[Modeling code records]
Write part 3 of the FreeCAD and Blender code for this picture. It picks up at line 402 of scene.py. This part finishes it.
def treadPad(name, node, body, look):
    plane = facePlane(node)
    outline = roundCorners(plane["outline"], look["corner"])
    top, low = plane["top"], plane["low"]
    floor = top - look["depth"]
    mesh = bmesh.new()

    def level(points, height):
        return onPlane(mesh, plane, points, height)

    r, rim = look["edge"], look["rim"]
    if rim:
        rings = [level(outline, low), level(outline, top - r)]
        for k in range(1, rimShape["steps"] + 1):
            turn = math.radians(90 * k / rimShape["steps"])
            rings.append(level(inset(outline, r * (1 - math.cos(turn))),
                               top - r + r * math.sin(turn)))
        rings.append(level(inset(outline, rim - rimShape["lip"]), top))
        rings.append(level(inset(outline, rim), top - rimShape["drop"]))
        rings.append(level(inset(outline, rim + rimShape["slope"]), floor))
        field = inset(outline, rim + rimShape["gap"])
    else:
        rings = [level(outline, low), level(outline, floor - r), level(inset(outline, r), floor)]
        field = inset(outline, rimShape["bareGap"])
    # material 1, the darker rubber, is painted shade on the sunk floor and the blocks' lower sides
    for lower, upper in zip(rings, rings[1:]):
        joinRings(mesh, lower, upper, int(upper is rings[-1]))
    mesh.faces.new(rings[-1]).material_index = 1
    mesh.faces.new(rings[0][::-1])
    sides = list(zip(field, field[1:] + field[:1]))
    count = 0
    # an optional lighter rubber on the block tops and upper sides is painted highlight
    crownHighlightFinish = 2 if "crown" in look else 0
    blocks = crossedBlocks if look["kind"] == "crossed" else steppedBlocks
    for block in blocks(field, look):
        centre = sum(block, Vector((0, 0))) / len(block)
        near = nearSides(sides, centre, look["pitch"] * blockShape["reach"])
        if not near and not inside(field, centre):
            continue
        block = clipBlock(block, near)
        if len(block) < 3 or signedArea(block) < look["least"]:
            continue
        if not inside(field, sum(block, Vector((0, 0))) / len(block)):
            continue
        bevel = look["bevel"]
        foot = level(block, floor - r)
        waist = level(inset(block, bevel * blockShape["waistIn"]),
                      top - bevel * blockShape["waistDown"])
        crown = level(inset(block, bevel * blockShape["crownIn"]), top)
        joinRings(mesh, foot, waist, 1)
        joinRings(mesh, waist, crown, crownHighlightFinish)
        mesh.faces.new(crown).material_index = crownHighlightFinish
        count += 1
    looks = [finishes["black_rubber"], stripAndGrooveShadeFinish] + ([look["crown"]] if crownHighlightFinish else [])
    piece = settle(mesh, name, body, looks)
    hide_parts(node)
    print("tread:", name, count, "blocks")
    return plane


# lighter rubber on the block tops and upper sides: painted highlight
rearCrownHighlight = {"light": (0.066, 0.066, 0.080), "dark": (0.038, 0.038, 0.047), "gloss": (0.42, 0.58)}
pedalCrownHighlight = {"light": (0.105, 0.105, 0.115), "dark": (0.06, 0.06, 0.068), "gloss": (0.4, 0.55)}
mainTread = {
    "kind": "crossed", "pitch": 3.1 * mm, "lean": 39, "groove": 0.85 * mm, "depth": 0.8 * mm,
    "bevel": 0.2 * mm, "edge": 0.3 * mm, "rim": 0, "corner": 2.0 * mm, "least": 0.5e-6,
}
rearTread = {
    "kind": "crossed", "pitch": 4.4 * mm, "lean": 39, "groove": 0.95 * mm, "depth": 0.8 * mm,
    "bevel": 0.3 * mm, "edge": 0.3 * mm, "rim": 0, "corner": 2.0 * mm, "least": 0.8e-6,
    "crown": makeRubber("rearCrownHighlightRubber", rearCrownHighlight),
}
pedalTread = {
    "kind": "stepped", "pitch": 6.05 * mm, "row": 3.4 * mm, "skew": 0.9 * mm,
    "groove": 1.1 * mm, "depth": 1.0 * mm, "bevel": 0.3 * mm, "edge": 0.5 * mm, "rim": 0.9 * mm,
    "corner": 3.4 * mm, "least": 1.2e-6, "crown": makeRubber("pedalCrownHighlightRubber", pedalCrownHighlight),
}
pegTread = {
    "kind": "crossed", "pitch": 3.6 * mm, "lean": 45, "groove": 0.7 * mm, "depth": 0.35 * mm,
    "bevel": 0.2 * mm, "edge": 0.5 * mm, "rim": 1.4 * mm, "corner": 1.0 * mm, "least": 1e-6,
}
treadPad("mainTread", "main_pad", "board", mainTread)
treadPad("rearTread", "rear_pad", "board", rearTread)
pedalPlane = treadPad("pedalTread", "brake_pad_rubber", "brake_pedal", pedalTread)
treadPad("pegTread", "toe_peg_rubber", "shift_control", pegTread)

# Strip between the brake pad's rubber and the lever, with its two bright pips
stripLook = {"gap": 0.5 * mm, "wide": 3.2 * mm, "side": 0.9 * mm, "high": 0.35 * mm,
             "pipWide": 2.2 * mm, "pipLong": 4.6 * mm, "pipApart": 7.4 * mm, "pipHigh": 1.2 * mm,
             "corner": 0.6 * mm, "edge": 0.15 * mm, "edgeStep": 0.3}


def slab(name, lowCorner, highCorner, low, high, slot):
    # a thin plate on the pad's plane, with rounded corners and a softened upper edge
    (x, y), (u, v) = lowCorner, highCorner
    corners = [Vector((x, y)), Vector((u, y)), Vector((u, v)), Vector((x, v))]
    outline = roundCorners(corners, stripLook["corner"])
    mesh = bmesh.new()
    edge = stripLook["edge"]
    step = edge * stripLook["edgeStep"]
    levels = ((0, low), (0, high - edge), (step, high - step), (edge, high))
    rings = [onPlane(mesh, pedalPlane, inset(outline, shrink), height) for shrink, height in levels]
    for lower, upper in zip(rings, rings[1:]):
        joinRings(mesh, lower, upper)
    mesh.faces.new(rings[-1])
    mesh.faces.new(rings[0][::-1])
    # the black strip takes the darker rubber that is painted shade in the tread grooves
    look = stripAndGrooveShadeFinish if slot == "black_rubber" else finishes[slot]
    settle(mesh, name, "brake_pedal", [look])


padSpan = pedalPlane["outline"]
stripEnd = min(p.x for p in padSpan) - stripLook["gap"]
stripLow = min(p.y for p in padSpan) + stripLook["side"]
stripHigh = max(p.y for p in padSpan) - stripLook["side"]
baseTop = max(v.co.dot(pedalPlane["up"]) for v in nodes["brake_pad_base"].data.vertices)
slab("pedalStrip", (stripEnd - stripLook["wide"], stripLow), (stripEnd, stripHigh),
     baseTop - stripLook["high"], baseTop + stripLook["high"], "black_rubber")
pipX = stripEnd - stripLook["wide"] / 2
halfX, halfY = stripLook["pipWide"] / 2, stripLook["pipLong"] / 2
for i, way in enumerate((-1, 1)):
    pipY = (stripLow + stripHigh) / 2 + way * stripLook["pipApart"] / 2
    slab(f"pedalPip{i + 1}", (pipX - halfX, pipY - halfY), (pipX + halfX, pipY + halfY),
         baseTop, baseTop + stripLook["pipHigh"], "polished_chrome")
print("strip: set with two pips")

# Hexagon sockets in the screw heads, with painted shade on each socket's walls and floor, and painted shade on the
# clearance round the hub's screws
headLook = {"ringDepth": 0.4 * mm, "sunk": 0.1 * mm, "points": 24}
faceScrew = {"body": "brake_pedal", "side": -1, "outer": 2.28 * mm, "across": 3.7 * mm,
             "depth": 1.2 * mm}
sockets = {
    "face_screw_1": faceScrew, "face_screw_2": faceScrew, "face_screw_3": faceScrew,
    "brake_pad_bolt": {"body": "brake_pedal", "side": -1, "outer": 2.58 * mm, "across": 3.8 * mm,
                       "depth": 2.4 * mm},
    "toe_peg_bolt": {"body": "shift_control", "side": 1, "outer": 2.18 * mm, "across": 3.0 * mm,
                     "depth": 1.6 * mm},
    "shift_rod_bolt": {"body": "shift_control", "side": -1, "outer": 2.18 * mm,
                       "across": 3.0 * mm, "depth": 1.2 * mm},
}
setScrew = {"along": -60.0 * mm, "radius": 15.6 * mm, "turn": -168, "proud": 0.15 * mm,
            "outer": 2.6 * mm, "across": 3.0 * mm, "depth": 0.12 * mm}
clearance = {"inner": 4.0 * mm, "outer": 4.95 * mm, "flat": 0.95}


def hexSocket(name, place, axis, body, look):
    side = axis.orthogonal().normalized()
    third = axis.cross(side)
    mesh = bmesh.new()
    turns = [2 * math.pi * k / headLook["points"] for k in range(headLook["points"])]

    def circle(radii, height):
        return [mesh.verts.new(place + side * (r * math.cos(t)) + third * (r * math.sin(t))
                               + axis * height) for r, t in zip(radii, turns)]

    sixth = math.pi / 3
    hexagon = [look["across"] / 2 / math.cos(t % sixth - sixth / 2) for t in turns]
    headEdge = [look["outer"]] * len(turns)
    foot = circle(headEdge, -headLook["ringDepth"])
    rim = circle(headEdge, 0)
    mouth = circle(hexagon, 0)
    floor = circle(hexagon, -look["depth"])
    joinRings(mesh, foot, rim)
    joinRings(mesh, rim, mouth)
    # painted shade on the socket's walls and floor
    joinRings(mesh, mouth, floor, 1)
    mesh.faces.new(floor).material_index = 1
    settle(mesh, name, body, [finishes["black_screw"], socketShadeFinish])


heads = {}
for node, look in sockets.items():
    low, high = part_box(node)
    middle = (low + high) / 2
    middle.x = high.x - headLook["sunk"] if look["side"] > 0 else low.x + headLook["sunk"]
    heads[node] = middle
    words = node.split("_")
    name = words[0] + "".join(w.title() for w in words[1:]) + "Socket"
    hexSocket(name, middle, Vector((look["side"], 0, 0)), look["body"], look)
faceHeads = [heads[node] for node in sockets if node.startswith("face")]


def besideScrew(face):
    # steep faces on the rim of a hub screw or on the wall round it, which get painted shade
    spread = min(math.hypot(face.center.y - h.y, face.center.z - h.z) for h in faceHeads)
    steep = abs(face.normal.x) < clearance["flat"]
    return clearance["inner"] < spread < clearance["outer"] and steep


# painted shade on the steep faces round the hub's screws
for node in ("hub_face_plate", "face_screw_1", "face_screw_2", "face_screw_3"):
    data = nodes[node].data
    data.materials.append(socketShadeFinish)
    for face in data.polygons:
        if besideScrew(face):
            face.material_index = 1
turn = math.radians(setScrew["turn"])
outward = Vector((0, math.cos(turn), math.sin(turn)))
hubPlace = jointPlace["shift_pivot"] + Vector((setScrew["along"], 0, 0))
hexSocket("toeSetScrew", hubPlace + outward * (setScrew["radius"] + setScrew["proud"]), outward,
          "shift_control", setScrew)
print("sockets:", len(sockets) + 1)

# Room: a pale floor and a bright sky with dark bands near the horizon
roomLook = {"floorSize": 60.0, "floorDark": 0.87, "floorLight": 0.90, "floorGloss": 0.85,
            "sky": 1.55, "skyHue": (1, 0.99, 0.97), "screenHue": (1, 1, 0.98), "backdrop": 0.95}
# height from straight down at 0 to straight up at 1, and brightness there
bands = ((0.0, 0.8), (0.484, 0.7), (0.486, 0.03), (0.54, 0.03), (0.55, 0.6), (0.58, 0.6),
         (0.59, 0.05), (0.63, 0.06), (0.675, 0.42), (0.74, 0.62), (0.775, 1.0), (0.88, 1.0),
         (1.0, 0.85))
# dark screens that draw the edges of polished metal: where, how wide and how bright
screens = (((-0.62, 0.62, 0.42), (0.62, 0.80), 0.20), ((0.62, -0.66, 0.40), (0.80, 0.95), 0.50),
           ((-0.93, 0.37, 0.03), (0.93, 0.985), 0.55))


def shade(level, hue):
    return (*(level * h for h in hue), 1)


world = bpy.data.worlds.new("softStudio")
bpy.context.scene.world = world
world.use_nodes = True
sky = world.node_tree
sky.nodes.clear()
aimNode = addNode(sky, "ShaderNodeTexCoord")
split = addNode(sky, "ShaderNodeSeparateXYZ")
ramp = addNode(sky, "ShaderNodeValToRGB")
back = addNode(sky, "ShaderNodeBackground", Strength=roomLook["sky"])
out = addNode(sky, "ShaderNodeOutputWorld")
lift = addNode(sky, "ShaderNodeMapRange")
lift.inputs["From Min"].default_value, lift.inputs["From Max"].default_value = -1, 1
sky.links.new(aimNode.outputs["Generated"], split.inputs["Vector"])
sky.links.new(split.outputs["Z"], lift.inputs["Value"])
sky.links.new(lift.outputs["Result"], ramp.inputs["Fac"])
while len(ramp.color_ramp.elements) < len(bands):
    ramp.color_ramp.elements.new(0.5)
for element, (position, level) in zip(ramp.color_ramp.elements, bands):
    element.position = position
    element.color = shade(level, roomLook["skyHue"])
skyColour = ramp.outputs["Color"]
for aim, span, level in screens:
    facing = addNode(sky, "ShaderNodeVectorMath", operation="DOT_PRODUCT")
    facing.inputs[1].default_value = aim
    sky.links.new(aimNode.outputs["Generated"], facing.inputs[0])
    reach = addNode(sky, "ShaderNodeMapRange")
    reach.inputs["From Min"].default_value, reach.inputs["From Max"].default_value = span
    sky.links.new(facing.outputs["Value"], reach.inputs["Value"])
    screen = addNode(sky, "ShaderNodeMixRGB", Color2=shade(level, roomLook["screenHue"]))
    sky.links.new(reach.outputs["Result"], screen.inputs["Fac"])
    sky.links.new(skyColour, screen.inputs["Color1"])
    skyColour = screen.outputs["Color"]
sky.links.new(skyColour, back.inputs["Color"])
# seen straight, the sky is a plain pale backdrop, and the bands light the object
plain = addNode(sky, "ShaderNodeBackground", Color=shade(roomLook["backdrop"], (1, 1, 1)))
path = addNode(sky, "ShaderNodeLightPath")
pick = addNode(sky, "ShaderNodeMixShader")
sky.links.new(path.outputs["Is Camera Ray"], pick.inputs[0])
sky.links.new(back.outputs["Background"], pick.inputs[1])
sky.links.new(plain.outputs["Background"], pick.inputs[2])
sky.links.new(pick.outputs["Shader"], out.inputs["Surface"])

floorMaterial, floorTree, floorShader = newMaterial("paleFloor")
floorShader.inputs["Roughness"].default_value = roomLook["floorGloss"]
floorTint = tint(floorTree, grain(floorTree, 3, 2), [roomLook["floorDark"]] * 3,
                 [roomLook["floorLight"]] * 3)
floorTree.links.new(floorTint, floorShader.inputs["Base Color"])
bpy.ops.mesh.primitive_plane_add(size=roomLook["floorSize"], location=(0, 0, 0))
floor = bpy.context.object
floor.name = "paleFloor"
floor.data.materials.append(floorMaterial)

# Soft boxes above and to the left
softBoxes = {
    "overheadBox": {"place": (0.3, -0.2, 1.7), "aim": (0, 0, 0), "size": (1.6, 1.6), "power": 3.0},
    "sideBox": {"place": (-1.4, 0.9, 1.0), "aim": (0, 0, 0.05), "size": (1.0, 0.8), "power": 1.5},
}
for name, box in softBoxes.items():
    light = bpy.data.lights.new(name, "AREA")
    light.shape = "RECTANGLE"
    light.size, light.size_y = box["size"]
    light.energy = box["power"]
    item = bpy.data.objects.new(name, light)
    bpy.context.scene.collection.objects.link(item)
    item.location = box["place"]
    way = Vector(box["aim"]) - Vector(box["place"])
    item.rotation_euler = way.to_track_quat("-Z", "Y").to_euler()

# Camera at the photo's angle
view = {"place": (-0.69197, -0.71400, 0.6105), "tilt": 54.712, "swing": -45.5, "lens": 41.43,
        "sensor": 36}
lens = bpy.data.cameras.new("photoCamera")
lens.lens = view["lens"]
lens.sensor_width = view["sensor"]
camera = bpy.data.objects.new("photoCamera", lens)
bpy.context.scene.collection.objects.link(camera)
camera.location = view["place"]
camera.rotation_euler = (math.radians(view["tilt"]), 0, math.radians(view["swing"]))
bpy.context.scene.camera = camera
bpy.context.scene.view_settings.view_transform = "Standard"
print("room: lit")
--
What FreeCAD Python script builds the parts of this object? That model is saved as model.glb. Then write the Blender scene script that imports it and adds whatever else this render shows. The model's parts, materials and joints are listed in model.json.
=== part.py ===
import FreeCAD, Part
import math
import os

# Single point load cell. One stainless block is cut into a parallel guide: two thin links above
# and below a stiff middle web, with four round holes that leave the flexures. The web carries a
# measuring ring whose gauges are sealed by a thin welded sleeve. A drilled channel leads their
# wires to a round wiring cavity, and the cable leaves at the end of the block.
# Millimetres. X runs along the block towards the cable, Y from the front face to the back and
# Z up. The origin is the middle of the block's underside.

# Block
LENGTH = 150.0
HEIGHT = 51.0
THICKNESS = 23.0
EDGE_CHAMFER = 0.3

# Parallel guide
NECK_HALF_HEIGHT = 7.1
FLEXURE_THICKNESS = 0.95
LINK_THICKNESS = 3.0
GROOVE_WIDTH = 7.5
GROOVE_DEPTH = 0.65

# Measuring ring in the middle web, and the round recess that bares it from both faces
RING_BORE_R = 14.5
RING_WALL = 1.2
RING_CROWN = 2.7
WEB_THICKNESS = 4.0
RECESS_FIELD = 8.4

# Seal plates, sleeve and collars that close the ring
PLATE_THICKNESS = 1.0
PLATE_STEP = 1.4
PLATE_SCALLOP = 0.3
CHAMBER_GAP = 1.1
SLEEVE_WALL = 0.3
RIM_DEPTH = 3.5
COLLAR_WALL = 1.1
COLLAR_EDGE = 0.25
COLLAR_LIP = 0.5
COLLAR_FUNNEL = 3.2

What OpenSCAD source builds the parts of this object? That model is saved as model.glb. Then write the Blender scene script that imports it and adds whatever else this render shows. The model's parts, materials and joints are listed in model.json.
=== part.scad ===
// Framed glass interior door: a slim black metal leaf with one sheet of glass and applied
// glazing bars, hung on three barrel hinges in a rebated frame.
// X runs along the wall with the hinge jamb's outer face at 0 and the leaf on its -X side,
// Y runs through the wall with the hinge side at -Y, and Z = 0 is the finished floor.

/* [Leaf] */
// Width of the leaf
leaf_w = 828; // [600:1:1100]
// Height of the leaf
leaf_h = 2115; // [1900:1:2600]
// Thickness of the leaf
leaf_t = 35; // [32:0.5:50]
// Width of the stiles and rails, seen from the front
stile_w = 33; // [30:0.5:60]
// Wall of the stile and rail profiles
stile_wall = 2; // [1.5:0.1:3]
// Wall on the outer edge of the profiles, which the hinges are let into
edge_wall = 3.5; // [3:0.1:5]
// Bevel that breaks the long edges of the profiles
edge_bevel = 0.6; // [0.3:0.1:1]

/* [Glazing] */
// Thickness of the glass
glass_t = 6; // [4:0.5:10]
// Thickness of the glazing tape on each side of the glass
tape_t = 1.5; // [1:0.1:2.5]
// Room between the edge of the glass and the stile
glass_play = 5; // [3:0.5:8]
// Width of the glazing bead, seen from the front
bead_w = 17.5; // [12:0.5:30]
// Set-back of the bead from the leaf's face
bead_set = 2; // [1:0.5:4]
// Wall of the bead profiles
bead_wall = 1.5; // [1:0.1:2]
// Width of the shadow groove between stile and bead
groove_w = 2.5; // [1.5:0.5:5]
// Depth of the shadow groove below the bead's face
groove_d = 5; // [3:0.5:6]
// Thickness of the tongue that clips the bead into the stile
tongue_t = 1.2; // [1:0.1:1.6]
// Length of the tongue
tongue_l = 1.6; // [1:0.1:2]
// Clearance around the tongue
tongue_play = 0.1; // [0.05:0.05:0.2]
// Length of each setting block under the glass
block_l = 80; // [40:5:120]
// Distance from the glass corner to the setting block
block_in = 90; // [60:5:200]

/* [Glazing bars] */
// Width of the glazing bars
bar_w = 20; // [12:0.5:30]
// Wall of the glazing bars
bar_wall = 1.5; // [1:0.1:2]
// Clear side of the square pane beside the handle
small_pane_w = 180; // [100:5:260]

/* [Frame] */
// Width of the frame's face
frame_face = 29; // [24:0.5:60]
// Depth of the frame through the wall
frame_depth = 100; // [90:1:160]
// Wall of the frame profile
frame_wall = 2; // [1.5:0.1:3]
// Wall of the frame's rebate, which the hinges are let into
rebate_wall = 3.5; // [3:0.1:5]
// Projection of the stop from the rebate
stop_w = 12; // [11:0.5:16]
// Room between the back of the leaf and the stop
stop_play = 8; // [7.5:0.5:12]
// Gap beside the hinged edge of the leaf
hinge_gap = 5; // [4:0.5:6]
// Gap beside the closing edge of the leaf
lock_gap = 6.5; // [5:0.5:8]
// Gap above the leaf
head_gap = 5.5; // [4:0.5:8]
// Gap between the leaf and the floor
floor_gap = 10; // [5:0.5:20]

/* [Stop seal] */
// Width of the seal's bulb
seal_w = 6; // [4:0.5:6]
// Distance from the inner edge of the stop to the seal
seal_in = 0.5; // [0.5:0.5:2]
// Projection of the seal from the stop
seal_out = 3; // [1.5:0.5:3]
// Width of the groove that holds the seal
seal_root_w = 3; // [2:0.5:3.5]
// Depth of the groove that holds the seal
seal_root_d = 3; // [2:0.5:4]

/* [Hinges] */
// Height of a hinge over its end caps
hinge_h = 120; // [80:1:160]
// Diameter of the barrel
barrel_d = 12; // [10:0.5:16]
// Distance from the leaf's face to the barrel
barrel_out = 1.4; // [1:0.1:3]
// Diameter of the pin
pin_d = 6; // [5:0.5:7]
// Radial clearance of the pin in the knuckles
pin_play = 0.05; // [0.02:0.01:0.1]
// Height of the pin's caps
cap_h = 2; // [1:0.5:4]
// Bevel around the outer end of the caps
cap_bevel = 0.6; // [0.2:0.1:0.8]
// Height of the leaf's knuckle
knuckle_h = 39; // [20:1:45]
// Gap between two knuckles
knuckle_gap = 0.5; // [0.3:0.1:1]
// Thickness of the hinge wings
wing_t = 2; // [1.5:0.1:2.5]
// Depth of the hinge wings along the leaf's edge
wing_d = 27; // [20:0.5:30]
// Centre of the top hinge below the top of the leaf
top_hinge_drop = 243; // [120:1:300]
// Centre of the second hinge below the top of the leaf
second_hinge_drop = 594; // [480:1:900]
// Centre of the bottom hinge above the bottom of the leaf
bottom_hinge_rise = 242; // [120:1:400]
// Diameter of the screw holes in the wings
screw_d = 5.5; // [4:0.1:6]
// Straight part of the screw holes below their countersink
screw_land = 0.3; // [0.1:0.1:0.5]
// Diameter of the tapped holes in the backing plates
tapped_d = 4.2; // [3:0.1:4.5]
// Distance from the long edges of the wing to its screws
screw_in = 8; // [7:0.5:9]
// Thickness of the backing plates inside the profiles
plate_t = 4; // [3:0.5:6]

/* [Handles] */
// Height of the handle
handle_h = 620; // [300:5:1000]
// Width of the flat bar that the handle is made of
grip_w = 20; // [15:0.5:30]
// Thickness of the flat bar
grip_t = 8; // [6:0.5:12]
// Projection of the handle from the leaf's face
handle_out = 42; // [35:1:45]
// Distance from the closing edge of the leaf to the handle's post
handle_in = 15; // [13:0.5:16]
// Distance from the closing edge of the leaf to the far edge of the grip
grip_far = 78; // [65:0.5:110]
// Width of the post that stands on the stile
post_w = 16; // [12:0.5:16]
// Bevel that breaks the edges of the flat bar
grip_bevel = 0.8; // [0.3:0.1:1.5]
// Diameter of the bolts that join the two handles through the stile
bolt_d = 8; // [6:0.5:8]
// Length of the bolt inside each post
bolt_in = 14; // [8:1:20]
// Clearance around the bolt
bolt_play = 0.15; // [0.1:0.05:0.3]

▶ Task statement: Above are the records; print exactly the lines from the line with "hide_parts(node)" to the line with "return plane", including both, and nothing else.

▶ Answer to this exercise:
    hide_parts(node)
    print("tread:", name, count, "blocks")
    return plane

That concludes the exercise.